The task - Of the lines listed below, return exactly those that run from the line containing "Model this object" through the line containing "whole object takes.", both included.

Begin Material provided

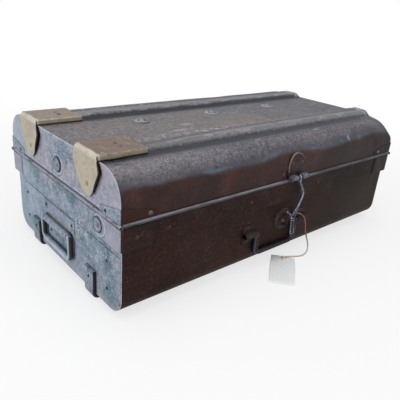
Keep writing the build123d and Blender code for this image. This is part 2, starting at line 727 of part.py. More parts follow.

End Material provided
Begin Material provided

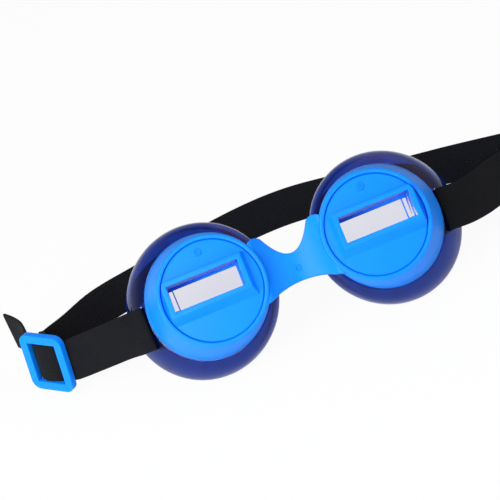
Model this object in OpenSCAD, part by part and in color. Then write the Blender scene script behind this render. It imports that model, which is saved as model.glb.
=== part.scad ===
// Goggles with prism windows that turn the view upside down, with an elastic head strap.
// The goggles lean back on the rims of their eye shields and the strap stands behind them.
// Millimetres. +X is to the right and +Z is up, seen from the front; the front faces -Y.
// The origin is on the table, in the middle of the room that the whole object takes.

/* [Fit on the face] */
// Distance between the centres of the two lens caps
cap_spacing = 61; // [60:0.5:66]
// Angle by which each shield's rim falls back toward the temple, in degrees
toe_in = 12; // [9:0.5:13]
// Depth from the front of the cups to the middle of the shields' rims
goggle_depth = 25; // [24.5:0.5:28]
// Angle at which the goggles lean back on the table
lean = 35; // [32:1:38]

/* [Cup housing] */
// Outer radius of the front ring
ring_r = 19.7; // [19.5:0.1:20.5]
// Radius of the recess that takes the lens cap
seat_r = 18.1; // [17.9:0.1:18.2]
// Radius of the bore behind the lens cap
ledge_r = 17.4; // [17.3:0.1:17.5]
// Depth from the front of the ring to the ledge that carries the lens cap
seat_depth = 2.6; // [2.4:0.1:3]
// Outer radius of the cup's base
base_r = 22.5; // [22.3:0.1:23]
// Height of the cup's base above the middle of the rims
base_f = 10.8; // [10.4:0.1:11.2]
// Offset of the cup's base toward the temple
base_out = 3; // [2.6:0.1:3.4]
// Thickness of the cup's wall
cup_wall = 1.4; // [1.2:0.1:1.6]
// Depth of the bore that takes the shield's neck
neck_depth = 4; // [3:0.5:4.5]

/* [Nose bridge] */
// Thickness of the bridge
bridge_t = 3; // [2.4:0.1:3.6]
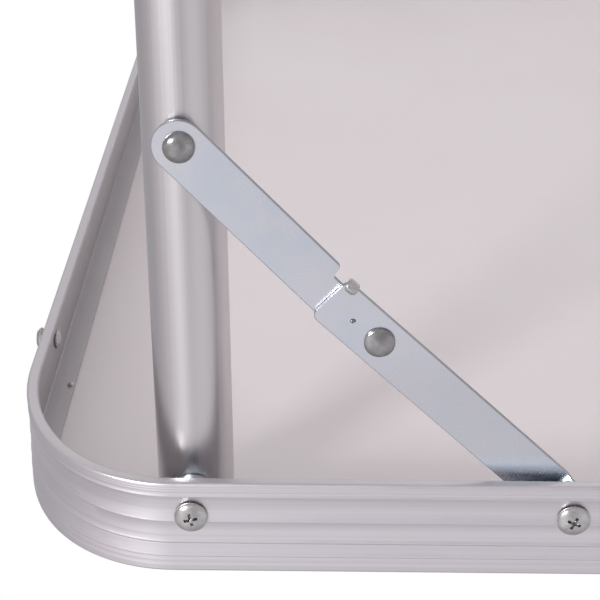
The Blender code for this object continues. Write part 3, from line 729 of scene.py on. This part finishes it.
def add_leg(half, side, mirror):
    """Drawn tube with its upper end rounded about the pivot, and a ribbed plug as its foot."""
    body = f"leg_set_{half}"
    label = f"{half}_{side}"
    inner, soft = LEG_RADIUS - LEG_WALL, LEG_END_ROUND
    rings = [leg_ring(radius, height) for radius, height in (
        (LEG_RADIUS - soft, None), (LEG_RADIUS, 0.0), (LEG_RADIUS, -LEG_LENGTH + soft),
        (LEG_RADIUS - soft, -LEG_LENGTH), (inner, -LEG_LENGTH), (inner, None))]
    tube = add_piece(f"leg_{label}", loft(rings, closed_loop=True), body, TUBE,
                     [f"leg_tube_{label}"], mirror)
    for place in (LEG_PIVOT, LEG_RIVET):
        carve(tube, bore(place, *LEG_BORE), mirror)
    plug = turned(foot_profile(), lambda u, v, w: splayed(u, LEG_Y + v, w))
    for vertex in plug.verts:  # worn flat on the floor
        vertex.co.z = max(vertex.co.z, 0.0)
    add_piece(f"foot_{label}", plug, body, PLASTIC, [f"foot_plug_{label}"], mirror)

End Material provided
Begin Material provided

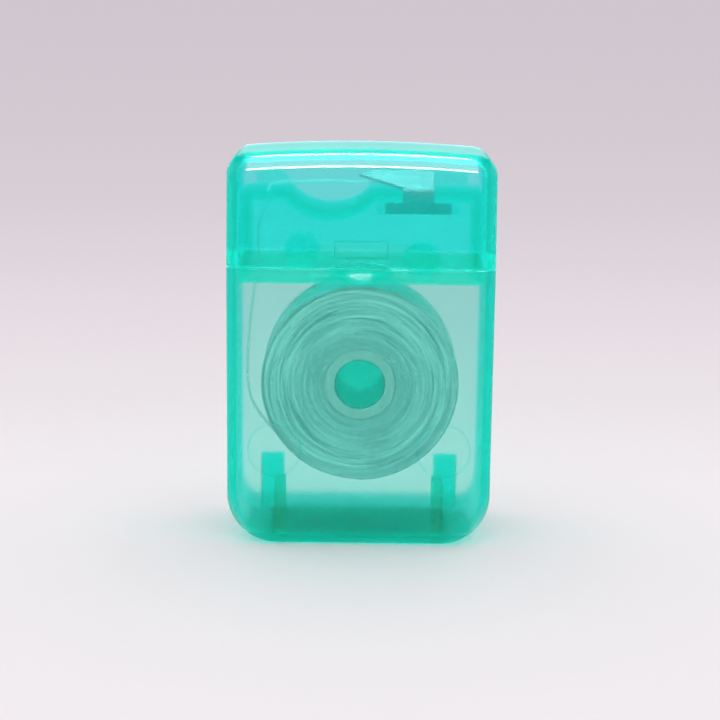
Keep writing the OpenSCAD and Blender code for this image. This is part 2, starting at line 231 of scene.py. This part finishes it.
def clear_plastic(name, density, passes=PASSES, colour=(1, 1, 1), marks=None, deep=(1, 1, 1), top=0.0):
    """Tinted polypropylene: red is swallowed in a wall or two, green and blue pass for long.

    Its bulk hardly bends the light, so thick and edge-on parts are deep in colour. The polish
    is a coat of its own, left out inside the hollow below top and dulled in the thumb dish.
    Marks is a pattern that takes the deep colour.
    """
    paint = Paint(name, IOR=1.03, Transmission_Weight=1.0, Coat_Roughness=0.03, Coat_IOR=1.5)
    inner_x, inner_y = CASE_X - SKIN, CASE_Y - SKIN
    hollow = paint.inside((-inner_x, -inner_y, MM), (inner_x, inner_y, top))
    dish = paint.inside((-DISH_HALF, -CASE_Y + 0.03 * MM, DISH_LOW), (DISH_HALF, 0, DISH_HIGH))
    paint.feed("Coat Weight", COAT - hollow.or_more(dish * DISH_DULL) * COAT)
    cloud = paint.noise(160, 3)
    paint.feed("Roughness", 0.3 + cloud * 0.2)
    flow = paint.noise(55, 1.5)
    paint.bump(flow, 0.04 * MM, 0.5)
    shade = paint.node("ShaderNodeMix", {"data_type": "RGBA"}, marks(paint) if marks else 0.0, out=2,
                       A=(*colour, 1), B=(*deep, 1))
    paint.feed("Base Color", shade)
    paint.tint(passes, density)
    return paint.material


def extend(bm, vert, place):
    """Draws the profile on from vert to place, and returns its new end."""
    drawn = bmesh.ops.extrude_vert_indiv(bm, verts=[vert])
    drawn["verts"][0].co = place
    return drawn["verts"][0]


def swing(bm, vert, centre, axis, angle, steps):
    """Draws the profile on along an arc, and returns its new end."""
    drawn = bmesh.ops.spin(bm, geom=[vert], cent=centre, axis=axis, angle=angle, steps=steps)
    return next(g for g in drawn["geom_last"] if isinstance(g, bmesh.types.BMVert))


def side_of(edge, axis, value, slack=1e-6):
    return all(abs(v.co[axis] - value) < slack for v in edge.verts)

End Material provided

Solution -
Model this object in OpenSCAD, part by part and in color. Then write the Blender scene script behind this render. It imports that model, which is saved as model.glb.
=== part.scad ===
// Goggles with prism windows that turn the view upside down, with an elastic head strap.
// The goggles lean back on the rims of their eye shields and the strap stands behind them.
// Millimetres. +X is to the right and +Z is up, seen from the front; the front faces -Y.
// The origin is on the table, in the middle of the room that the whole object takes.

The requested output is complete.